Initially I thought my sillier stories were just too ridiculous. I can’t think of other authors with racist bears and lesbian squirrels, not to mention a talking homicidal maple or a Valhalla bound duck. (All of my stories are true by the way, that maple really was evil and the duck was epic!)
It only took a few tips in PayPal to get me thinking. (Like I’ve said, it doesn’t take a lot to convince me to do something stupid. Someday I’ll blog about skydiving and the free t-shirt.) Perhaps the world is going apeshit anyway and thus it’s a fine time for lighthearted insubordination? (I tend to be a few years behind trends. Is “Ow My Balls” on prime-time yet?)
Either the time is right for a couple hundred pages of harmless freedom loving stupidity or I’m a deluded blogger with a broken tractor. (Or both.) It’s hard to tell.
I’m going to let it simmer a while longer. Maybe I’ll explain Bart’s future if I have time. Right now it’s wood stackin’ and huntin’ season. Best to revisit the idea when the snow is deep and I’m driving Mrs. Curmudgeon nuts with my cabin fever.

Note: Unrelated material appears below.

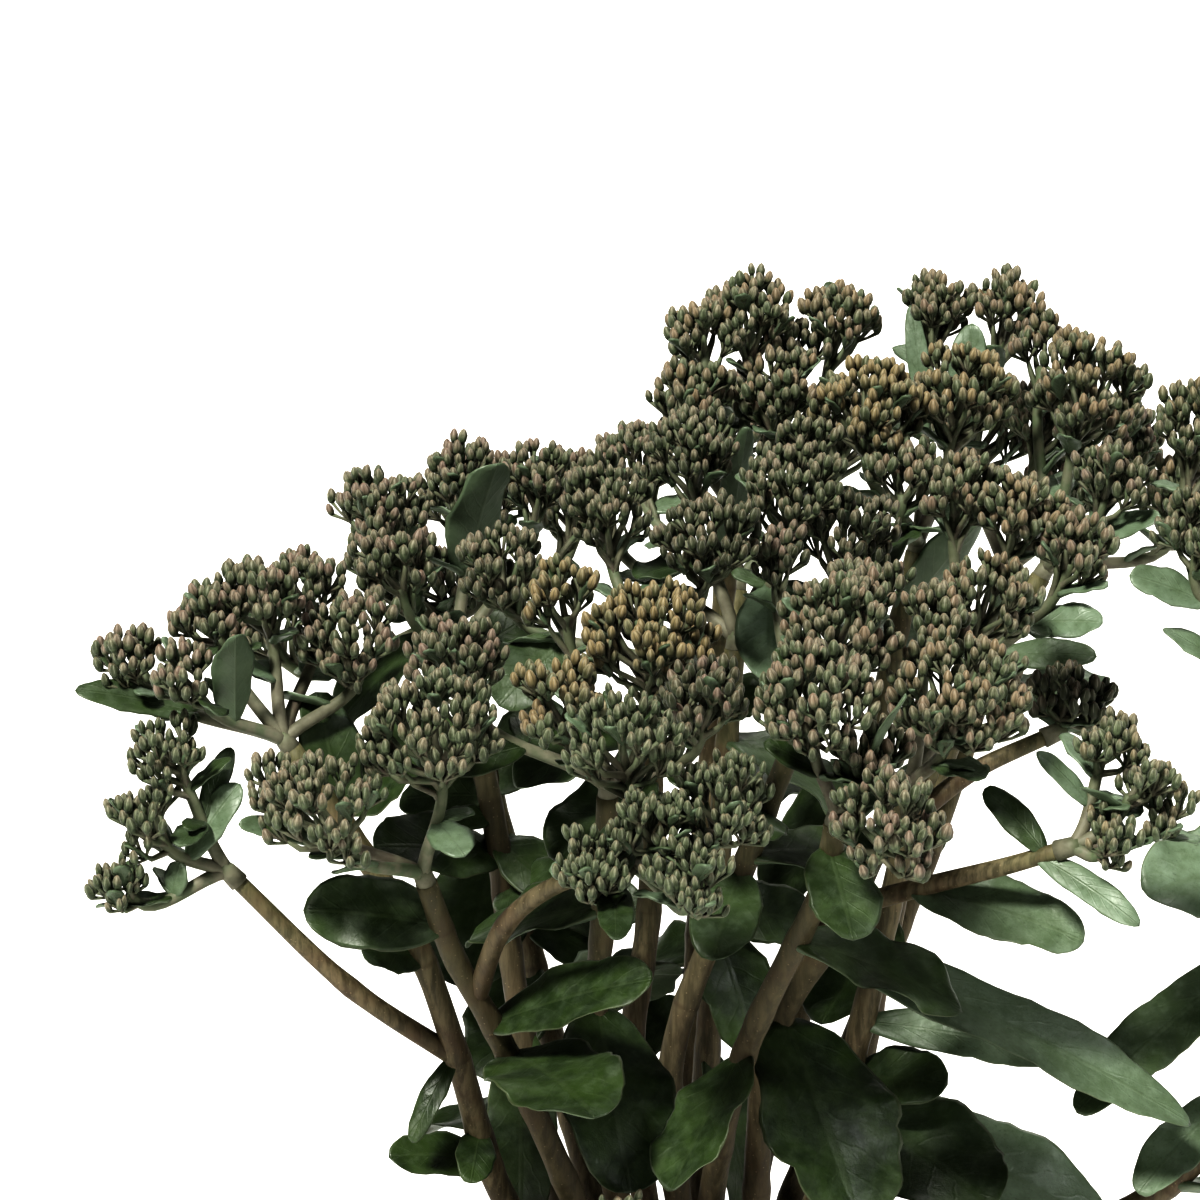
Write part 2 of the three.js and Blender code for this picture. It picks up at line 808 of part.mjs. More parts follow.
// A cyme on its branch: a dome of close-set buds, each one raised as a point from a net of hollows
function cymeSolid(cyme, branch, draw) {
  const { centre, facing, u, v, radius } = cyme;
  const count = budsAcross(radius);
  const cell = (2 * radius) / count;
  const points = [];
  const triangles = [];

  const place = (x, y, lift) => {
    const { reach, angle } = toDisc((2 * x) / count - 1, (2 * y) / count - 1);
    const polar = DOME_SPAN * reach;
    const out = (radius + 0.5 * lift) * Math.sin(polar);
    const rise = DOME_DEPTH * radius * Math.cos(polar) + lift * (0.6 + 0.4 * Math.cos(polar));
    const point = centre.clone().addScaledVector(facing, rise);
    point.addScaledVector(u, out * Math.cos(angle)).addScaledVector(v, out * Math.sin(angle));
    return { index: points.push(point) - 1, angle };
  };

  const rim = [];
  for (let y = 0; y <= count; y++) {
    for (let x = 0; x <= count; x++) {
      const hollow = place(x, y, -BUD_HOLLOW * cell);
      if (x === 0 || y === 0 || x === count || y === count) rim.push(hollow);
    }
  }
  for (let y = 0; y < count; y++) {
    for (let x = 0; x < count; x++) {
      const lift = BUD_LIFT[0] + (BUD_LIFT[1] - BUD_LIFT[0]) * draw();
      const bud = place(x + 0.5, y + 0.5, lift * cell).index;
      const a = y * (count + 1) + x;
      const b = a + count + 1;
      triangles.push(bud, a, a + 1, bud, a + 1, b + 1, bud, b + 1, b, bud, b, a);
    }
  }

  const end = addTube(points, triangles, branch, BRANCH_WIDTH, 0.8 * BRANCH_WIDTH, BRANCH_SIDES);
  const neck = end.map((index) => {
    const out = points[index].clone().sub(cyme.hub);
    return { index, angle: Math.atan2(out.dot(v), out.dot(u)) };
  });
  for (const ring of [rim, neck]) ring.sort((a, b) => turnOf(a) - turnOf(b));
  stitch(rim, neck, triangles);
  return solidFrom(points, triangles);
}

// The pot, turned as one profile, with drain holes through its floor
function potSolid() {
  const shoulder = POT_HEIGHT - RIM_HEIGHT;
  const profile = [
    [0, 0],
    [FOOT_RADIUS, 0],
    [RIM_RADIUS - RIM_TAPER - RIM_PROUD, shoulder],
    [RIM_RADIUS - RIM_TAPER, shoulder],
    [RIM_RADIUS, POT_HEIGHT],
    [MOUTH_RADIUS, POT_HEIGHT],
    [FLOOR_RADIUS, FLOOR],
    [0, FLOOR],
  ];
  const turned = new THREE.LatheGeometry(profile.map(([r, z]) => new THREE.Vector2(r, z)), POT_SIDES);
  let pot = solidOf(turned.rotateX(Math.PI / 2));
  for (let k = 0; k < DRAIN.count; k++) {
    const angle = (2 * Math.PI * (k + 0.5)) / DRAIN.count;
    const hole = new THREE.CylinderGeometry(DRAIN.radius, DRAIN.radius, 3 * FLOOR, DRAIN.sides);
    hole.rotateX(Math.PI / 2).translate(DRAIN.ring * Math.cos(angle), DRAIN.ring * Math.sin(angle), 0);
    pot = pot.subtract(solidOf(hole));
  }
  return pot;
}

// The radius just inside the pot's flat-sided wall at a height
function soilRadius(z) {
  const wall = FLOOR_RADIUS + ((MOUTH_RADIUS - FLOOR_RADIUS) * (z - FLOOR)) / (POT_HEIGHT - FLOOR);
  return wall * Math.cos(Math.PI / POT_SIDES) - 2 * GAP;
}

// The soil: a lumpy mound that fills the pot, with a plain hole for each stem
function soilSolid() {
  const draw = drawFrom(7);
  const top = soilRadius(SOIL_LEVEL);
  const layers = [
    { radius: soilRadius(FLOOR), z: FLOOR + GAP, lump: 0 },
    { radius: top, z: SOIL_LEVEL, lump: 0 },
    ...SOIL_RINGS.map((share) => ({
      radius: top * share,
      z: SOIL_LEVEL + SOIL_MOUND * (1 - share),
      lump: SOIL_LUMP,
    })),
  ];
  const points = [new THREE.Vector3(0, 0, FLOOR + GAP), new THREE.Vector3(0, 0, SOIL_LEVEL + SOIL_MOUND)];
  const triangles = [];
  let below = null;
  for (const { radius, z, lump } of layers) {
    const ring = [];
    for (let k = 0; k < SOIL_SIDES; k++) {
      const angle = (2 * Math.PI * k) / SOIL_SIDES;
      const corner = new THREE.Vector3(radius * Math.cos(angle), radius * Math.sin(angle), z);
      corner.z += lump * (2 * draw() - 1);
      ring.push(points.push(corner) - 1);
    }
    for (let k = 0; k < SOIL_SIDES; k++) {
      const next = (k + 1) % SOIL_SIDES;
      if (below) {
        triangles.push(below[k], below[next], ring[next], below[k], ring[next], ring[k]);
      } else {
        triangles.push(0, ring[next], ring[k]);
      }
    }
    below = ring;
  }
  for (let k = 0; k < SOIL_SIDES; k++) {
    triangles.push(below[k], below[(k + 1) % SOIL_SIDES], 1);
  }
  let soil = solidFrom(points, triangles);
  const depth = 40;
  const room = FOOT_WIDTH + STEM_ROOM;
  for (const { foot: [x, y] } of Object.values(STEMS)) {
    const hole = new THREE.CylinderGeometry(room, room, depth, HOLE_SIDES);
    hole.rotateX(Math.PI / 2).rotateZ(Math.PI / 6).translate(x, y, STEM_FOOT - GAP + depth / 2);
    soil = soil.subtract(solidOf(hole));
  }
  return soil;
}

function leafyStem(name) {
  const tubes = shoots[name].map(({ spine, start, end }) => tube(spine, start, end, STEM_SIDES));
  return joined([...tubes, ...leaves[name].map(bladeOf)]);
}

function flowerHead(name) {
  const head = heads[name];
  const draw = drawFrom(1000 + Number(name));
  const stubEnd = head.fork.clone().addScaledVector(head.top, 5);
  const stub = tube([head.fork, stubEnd], BRANCH_WIDTH + 0.4, BRANCH_WIDTH, STUB_SIDES);
  const cymes = head.cymes.map((cyme, i) => cymeSolid(cyme, head.branches[i], draw));
  return joined([stub, ...cymes, ...bracts[name].map(bladeOf)]);
}

const pottedPlant = new THREE.Group();
pottedPlant.add(meshOf(potSolid(), "pot", clay));
pottedPlant.add(meshOf(soilSolid(), "soil", earth));
for (const name of stemNames) {
  pottedPlant.add(meshOf(leafyStem(name), `leafy_stem_${name}`, leafGreen));
}
for (const name of headNames) {
  pottedPlant.add(meshOf(flowerHead(name), `flower_head_${name}`, budBrown));
}

export default pottedPlant;
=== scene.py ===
from math import acos, asin, atan2, ceil, cos, pi, sin, sqrt, tan

import bpy
import numpy as np
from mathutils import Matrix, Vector, noise


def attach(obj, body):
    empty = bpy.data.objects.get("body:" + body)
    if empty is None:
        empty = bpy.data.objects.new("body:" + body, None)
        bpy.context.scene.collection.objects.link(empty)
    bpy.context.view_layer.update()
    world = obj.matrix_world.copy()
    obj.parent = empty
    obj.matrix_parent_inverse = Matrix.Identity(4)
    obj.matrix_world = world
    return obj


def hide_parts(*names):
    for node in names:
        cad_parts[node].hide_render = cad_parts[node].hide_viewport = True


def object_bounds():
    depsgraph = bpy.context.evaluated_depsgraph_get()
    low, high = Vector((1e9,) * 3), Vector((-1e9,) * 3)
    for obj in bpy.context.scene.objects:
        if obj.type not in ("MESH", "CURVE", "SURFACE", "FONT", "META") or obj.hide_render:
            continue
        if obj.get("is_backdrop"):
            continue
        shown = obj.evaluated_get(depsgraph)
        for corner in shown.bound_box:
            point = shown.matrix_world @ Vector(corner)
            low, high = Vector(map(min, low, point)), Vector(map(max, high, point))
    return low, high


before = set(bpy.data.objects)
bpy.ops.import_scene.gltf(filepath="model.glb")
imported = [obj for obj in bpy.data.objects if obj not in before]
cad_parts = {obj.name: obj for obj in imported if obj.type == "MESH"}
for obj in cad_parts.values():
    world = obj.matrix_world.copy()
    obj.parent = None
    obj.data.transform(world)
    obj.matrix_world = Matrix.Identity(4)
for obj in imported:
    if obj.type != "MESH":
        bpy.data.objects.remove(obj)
CAD_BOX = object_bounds()

# The plant's sizes are in millimetres, in the frame of the solids.
MM = 0.001
DEG = pi / 180

# Pot
POT_HEIGHT = 145
RIM_RADIUS = 88
RIM_HEIGHT = 30
RIM_PROUD = 6
RIM_TAPER = 2
FOOT_RADIUS = 60
FLOOR = 8
MOUTH_RADIUS = 80
FLOOR_RADIUS = 53
POT_SIDES = 144
CAP_RADIUS = 6
CORNER_ROUND = 3
EDGE_ROUND = 2.5
CREASE_ROUND = 1.2
DRAIN = {"count": 3, "radius": 5, "ring": 30}

# Soil
SOIL_LEVEL = 132
SOIL_MOUND = 3
SOIL_LUMP = 1.2

# Stems
STEM_STEP = 32
FINE_STEP = 4
STEM_FOOT = 112
STEM_COLLAR = 139
FOOT_STEP = 5
FOOT_WIDTH = 4.5
FORK_WIDTH = 3.1
SIDE_WIDTH = 3
SIDE_FORK_WIDTH = 2.3

# Flower heads
BRANCH_STEPS = 2
FINE_BRANCH_STEPS = 10
BRANCH_WIDTH = 2.1
BRANCH_ROOT = 2.5
LEAN = 0.55
LEAN_FOCUS = np.array([10.0, 0.0, 150.0])
HUB_DEPTH = 0.55
DOME_DEPTH = 0.7
GAP = 0.3

# Leaves
BLADE_HALF = 0.8
ROOT_SWELL = 0.035
LEAF_CUP = 0.16
LEAF_WAVE = 0.05
LEAF_WAVES = 2.2
LEAF_DROOP = 14
SMALL_LEAF = 40
BRACT = 20
UP = np.array([0.0, 0.0, 1.0])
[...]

If you don’t mind me asking; are you a kindle or a paperback kinda’ guy? I’m trying to figure out which outlets (or both) would make sense. (*Don’t take that as a promise to write a book! I still reserve the right to sit on my ass all winter drinking whiskey and reading by the fire.)
as to paperback or kindle. I have a nook, but has thousands of paperbacks.
OK then, the book (which I’m not promising to write) may potentially, hypothetically, possibly be POD paperback as well as kindle (i.e. Amazon).
Curmudgeon. There WAS another author that had some of your style.
Terry Pratchett. RIP Terry.
Oh wow, I’ll take that as a compliment. If I had half the talent Pratchett had in his pinky finger I’d be happy.
Indeed… it has always been turtles all the way down.